> _AIM OF THE TASK_: Everything from the first line of the records to the line containing "# ---- materials", inclusive, is to be extracted exactly, and nothing more.
[start of DATASET CONTENT]
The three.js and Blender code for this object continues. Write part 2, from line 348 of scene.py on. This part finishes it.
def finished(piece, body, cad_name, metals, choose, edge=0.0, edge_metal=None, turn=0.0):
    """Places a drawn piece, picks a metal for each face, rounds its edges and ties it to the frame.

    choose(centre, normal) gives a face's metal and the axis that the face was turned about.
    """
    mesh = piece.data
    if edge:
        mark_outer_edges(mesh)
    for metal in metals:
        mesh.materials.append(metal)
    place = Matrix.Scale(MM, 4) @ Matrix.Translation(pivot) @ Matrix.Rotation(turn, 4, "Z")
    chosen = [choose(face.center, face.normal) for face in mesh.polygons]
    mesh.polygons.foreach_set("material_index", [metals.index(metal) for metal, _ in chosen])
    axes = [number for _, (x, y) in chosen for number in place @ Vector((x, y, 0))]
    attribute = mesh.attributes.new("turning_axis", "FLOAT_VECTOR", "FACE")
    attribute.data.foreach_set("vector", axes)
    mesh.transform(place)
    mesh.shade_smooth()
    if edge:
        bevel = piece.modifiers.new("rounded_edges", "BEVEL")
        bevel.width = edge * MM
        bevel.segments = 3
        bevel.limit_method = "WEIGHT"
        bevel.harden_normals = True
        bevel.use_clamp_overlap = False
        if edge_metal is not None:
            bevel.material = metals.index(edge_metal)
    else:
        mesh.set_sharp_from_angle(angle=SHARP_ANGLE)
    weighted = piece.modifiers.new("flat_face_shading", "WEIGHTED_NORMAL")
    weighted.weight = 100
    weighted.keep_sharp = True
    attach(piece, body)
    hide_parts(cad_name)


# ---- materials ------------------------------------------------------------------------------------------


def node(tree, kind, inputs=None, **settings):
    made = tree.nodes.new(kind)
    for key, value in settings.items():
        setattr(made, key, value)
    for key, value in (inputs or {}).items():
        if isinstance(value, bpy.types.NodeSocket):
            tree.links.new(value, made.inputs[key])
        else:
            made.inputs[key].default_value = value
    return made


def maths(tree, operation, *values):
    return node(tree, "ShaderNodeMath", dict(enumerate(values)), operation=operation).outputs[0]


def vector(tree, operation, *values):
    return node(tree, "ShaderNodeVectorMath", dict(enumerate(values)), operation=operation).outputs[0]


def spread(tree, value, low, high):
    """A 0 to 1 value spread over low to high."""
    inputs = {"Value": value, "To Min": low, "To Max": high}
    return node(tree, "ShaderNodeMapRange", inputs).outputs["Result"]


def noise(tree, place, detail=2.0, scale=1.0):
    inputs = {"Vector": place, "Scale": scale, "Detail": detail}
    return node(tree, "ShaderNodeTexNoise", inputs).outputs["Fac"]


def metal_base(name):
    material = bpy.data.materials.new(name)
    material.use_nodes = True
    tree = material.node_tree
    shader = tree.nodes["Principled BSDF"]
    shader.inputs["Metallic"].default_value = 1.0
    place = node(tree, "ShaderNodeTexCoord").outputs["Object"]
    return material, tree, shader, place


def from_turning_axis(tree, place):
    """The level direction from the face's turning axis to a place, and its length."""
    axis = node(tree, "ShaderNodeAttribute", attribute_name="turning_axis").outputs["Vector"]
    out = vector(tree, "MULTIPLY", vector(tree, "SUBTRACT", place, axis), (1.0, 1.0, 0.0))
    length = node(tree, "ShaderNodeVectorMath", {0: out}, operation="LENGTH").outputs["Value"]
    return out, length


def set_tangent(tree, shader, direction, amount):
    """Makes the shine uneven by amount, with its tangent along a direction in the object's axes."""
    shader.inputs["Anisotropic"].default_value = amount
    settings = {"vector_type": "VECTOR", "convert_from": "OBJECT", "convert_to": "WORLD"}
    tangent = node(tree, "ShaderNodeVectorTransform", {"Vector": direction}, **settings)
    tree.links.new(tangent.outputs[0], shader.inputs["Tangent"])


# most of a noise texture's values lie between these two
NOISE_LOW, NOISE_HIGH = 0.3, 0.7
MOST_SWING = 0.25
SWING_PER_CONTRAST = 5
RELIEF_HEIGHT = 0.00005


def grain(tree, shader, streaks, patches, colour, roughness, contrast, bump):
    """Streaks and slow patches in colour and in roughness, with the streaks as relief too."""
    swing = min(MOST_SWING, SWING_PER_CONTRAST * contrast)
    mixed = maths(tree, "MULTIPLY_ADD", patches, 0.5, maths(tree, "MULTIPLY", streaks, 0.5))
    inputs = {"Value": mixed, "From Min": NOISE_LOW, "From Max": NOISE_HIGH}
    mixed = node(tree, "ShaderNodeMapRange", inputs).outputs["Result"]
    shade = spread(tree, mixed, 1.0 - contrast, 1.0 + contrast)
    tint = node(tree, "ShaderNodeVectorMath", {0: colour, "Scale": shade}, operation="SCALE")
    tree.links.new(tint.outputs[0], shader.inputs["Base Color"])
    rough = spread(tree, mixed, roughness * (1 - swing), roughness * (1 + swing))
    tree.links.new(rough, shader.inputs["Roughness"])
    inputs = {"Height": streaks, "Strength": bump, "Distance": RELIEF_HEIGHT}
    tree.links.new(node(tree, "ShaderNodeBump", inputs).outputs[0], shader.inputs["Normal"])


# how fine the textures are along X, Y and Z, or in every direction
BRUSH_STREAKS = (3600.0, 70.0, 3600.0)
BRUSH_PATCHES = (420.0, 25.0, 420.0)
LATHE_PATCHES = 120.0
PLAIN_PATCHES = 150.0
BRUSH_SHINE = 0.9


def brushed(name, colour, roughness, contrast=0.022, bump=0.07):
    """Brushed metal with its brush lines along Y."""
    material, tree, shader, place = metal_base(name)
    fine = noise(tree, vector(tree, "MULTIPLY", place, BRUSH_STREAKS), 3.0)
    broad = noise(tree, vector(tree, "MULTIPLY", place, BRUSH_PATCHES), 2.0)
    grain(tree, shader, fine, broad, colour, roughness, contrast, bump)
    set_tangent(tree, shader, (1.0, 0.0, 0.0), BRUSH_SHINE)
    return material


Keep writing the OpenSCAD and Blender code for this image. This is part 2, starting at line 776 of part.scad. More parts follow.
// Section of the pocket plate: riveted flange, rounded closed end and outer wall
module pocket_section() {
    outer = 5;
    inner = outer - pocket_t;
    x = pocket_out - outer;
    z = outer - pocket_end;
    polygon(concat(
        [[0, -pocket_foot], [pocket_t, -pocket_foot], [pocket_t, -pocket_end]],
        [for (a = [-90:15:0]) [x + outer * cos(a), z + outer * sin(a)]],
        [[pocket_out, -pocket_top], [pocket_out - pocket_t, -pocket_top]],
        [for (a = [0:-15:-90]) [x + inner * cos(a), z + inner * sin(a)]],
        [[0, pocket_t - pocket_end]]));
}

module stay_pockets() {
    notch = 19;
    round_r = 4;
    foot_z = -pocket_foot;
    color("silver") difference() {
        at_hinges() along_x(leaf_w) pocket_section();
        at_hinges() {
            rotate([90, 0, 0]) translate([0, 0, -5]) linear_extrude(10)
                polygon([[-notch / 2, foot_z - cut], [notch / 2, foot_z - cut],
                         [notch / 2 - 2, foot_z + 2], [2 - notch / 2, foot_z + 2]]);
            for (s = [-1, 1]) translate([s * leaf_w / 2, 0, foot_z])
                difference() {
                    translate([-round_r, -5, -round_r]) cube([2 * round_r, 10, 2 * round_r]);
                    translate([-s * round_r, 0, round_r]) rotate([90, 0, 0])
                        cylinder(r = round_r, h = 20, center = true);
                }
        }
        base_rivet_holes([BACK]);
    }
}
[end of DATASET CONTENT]
> _ANSWER BELOW_:
The three.js and Blender code for this object continues. Write part 2, from line 348 of scene.py on. This part finishes it.
def finished(piece, body, cad_name, metals, choose, edge=0.0, edge_metal=None, turn=0.0):
    """Places a drawn piece, picks a metal for each face, rounds its edges and ties it to the frame.

    choose(centre, normal) gives a face's metal and the axis that the face was turned about.
    """
    mesh = piece.data
    if edge:
        mark_outer_edges(mesh)
    for metal in metals:
        mesh.materials.append(metal)
    place = Matrix.Scale(MM, 4) @ Matrix.Translation(pivot) @ Matrix.Rotation(turn, 4, "Z")
    chosen = [choose(face.center, face.normal) for face in mesh.polygons]
    mesh.polygons.foreach_set("material_index", [metals.index(metal) for metal, _ in chosen])
    axes = [number for _, (x, y) in chosen for number in place @ Vector((x, y, 0))]
    attribute = mesh.attributes.new("turning_axis", "FLOAT_VECTOR", "FACE")
    attribute.data.foreach_set("vector", axes)
    mesh.transform(place)
    mesh.shade_smooth()
    if edge:
        bevel = piece.modifiers.new("rounded_edges", "BEVEL")
        bevel.width = edge * MM
        bevel.segments = 3
        bevel.limit_method = "WEIGHT"
        bevel.harden_normals = True
        bevel.use_clamp_overlap = False
        if edge_metal is not None:
            bevel.material = metals.index(edge_metal)
    else:
        mesh.set_sharp_from_angle(angle=SHARP_ANGLE)
    weighted = piece.modifiers.new("flat_face_shading", "WEIGHTED_NORMAL")
    weighted.weight = 100
    weighted.keep_sharp = True
    attach(piece, body)
    hide_parts(cad_name)


# ---- materials ------------------------------------------------------------------------------------------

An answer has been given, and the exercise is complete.